Because all ballots for each party primary in Stokes County have all the same races on them, no harm or inaccuracy came from the incident, according to Jason Perry, Stokes County elections director.
These kinds of human errors happen during elections, Perry said, and elections officials work hard to make sure everything is accurately documented and accounted for in the end.

In another twist, Forsyth County elections officials were briefly confused when small numbers of people were not appearing in the paper poll books the county uses on Election Day but were showing up in the online system as registered voters.
Tim Tsujii, Forsyth’s elections director, said the issue was likely caused by the vendor that printed the poll books. Several precincts had one or two voters affected by this problem, Tsujii said, and all were able to cast provisional ballots that will be counted because the voters were already confirmed to be correctly registered.
Elections are complex logistical hurdles. Small technical errors like this are not uncommon and are usually solved on the fly through coordination among precinct officials, the county elections office and, occasionally, with input from the State Board of Elections.

That so many people voted early likely helped keep the Election Day confusion to a minimum.
Forsyth County had 43,495 voters successfully cast ballots early or on primary day. Counties must report to the State Board of Elections how many voters cast provisional ballots.
Even after he had to wait 45 minutes to cast a provisional ballot, Surry County voter Matt Anderson had only praise for the patience and professionalism of the Pilot Mountain precinct staff.

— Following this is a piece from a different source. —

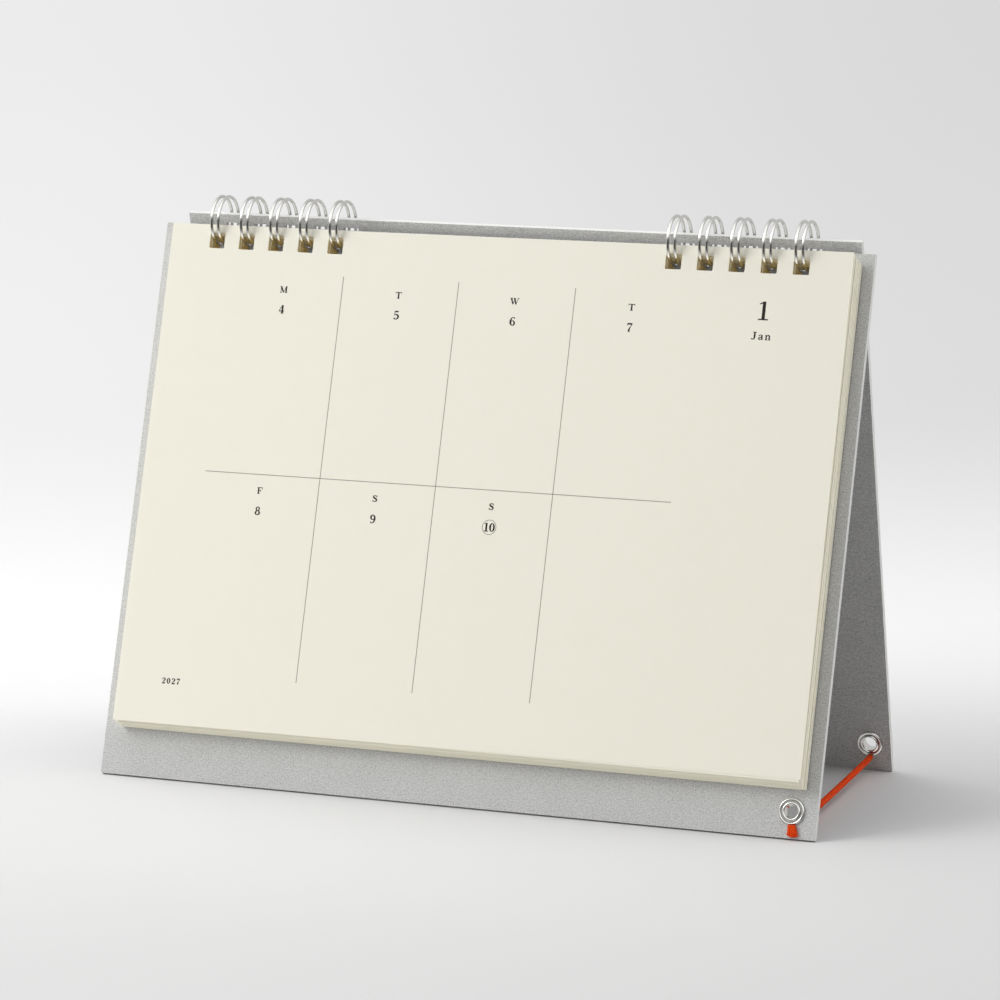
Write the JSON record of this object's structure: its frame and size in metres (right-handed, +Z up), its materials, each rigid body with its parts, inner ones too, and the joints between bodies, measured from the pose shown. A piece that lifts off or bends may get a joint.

He had registered to vote in the next county over, with the county line only being a few minutes to the east.
Because Anderson was registered in the wrong county, he could only cast a provisional ballot, which the Surry County Board of Elections will review during county canvass on May 27. Often in these kinds of cases, only the statewide or multicounty races that are on ballots in both counties will be approved to be counted by a county board of elections.
Huff said she encourages voters to come and observe that decision-making process next week, as well as all the Board of Elections meetings that are open to the public.
The board will have one more meeting to process absentee-by-mail ballots and then will have the county canvass, whereby board members review and count provisional ballots and audit the election results before certifying them.

Despite all the hot air from election deniers, including pressure from the chair of the Surry County Republican Party, William Senter, that started on March 28, as first reported by Reuters, Huff said none of the election deniers have attended any of the Election Board’s meetings.
The extra scrutiny on elections is likely to stay around, Huff said. She sees voter engagement in election processes as a way to educate voters about how it all works.
“I do not feel like it’s a blip,” Huff said of the conspiracy-driven attention on elections. “I would actually hope they could come and participate in the process.”